WRITTEN EXERCISE => The lines to return are those from the one containing "Write the Blender Python" down to the one containing "between neighbouring pieces", inclusive; return them exactly and nothing else.

EXTRACTED INFORMATION =>

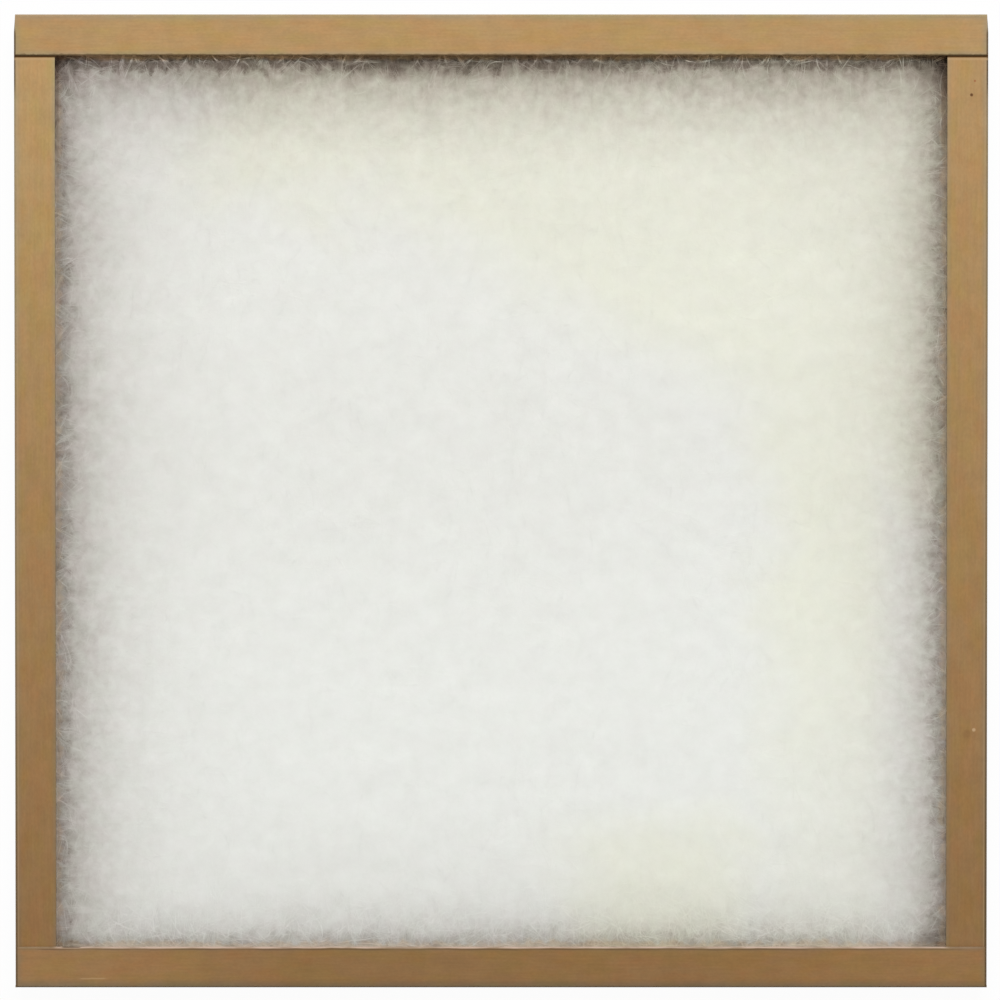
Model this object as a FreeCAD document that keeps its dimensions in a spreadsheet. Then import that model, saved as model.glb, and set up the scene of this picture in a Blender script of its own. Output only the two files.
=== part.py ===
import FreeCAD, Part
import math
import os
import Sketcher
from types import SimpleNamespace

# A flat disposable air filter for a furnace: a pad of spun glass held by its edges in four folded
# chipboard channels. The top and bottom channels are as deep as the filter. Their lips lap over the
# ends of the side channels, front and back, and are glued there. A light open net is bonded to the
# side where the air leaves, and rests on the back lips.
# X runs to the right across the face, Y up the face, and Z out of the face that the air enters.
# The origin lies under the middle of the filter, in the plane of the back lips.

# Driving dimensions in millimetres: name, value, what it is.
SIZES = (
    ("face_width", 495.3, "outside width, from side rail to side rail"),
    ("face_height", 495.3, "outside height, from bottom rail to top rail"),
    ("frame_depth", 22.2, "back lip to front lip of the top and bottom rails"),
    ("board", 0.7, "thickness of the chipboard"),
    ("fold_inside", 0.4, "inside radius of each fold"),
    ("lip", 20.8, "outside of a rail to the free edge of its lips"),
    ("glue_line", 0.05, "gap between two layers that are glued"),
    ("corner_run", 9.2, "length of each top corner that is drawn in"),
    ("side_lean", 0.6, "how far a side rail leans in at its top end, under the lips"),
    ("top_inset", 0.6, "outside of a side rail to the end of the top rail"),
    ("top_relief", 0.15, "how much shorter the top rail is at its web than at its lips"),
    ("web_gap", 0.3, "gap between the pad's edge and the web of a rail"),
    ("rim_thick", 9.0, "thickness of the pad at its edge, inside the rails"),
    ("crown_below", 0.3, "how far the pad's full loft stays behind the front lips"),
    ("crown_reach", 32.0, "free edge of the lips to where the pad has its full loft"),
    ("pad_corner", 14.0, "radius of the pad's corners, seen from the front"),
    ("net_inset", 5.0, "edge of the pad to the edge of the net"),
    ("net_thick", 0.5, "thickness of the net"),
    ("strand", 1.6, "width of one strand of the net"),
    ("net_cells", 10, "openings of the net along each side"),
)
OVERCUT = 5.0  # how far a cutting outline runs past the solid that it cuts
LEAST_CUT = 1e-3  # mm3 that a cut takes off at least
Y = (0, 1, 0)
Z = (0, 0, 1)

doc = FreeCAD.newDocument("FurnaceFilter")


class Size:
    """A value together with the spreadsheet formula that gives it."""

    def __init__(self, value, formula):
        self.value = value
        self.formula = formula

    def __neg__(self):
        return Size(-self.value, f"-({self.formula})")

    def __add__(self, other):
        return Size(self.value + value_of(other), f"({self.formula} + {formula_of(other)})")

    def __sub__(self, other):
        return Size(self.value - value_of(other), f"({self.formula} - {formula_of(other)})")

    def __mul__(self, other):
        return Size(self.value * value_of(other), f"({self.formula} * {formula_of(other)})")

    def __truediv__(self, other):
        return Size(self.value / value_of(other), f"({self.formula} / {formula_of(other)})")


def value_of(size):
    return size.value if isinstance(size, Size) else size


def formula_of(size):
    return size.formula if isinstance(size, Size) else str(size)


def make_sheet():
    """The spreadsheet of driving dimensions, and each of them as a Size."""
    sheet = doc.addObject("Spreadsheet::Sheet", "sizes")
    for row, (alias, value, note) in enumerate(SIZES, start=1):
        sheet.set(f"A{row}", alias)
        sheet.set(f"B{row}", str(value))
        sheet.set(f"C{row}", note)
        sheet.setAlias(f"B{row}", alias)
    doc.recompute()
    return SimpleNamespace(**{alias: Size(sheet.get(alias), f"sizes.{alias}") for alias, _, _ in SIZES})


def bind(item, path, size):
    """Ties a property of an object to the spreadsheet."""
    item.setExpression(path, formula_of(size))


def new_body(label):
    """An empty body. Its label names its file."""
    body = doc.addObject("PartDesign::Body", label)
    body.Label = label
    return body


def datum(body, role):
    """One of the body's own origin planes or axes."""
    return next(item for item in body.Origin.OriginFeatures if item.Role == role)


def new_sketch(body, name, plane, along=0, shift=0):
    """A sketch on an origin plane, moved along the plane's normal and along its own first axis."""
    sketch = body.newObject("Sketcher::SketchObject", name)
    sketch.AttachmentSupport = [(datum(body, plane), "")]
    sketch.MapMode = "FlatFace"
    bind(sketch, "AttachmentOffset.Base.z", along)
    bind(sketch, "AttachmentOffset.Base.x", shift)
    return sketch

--

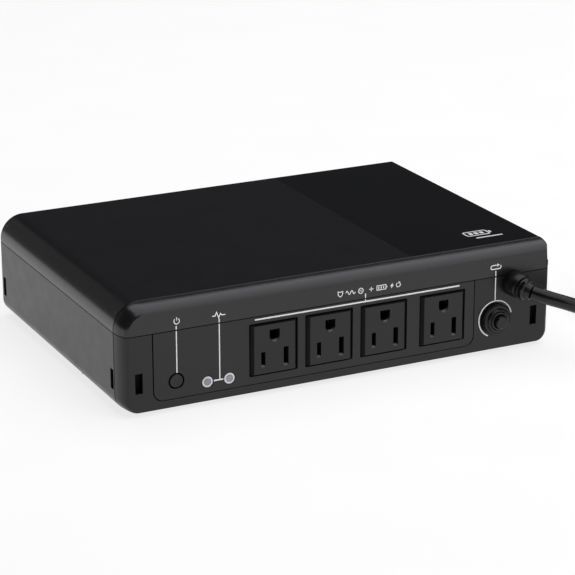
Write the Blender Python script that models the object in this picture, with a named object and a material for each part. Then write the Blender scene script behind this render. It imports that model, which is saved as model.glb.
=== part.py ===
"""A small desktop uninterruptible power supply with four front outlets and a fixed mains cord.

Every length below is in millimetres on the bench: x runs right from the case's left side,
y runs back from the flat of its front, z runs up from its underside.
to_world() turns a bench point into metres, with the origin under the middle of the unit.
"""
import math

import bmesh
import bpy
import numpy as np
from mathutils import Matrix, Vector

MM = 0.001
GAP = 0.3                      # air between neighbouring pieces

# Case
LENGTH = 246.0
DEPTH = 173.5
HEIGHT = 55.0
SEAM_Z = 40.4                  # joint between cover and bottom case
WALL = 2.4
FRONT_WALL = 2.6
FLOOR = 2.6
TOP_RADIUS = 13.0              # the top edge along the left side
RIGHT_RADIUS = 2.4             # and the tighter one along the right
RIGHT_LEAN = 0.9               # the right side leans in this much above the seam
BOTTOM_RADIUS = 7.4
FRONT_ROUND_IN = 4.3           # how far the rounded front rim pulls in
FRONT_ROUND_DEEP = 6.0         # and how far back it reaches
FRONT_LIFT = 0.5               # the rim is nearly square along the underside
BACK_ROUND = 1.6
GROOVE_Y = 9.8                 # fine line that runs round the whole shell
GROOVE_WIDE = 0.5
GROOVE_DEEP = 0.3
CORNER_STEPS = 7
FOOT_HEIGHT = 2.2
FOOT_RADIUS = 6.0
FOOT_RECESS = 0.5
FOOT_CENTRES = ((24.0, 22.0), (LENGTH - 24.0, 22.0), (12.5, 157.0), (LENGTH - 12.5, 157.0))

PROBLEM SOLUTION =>
Write the Blender Python script that models the object in this picture, with a named object and a material for each part. Then write the Blender scene script behind this render. It imports that model, which is saved as model.glb.
=== part.py ===
"""A small desktop uninterruptible power supply with four front outlets and a fixed mains cord.

Every length below is in millimetres on the bench: x runs right from the case's left side,
y runs back from the flat of its front, z runs up from its underside.
to_world() turns a bench point into metres, with the origin under the middle of the unit.
"""
import math

import bmesh
import bpy
import numpy as np
from mathutils import Matrix, Vector

MM = 0.001
GAP = 0.3                      # air between neighbouring pieces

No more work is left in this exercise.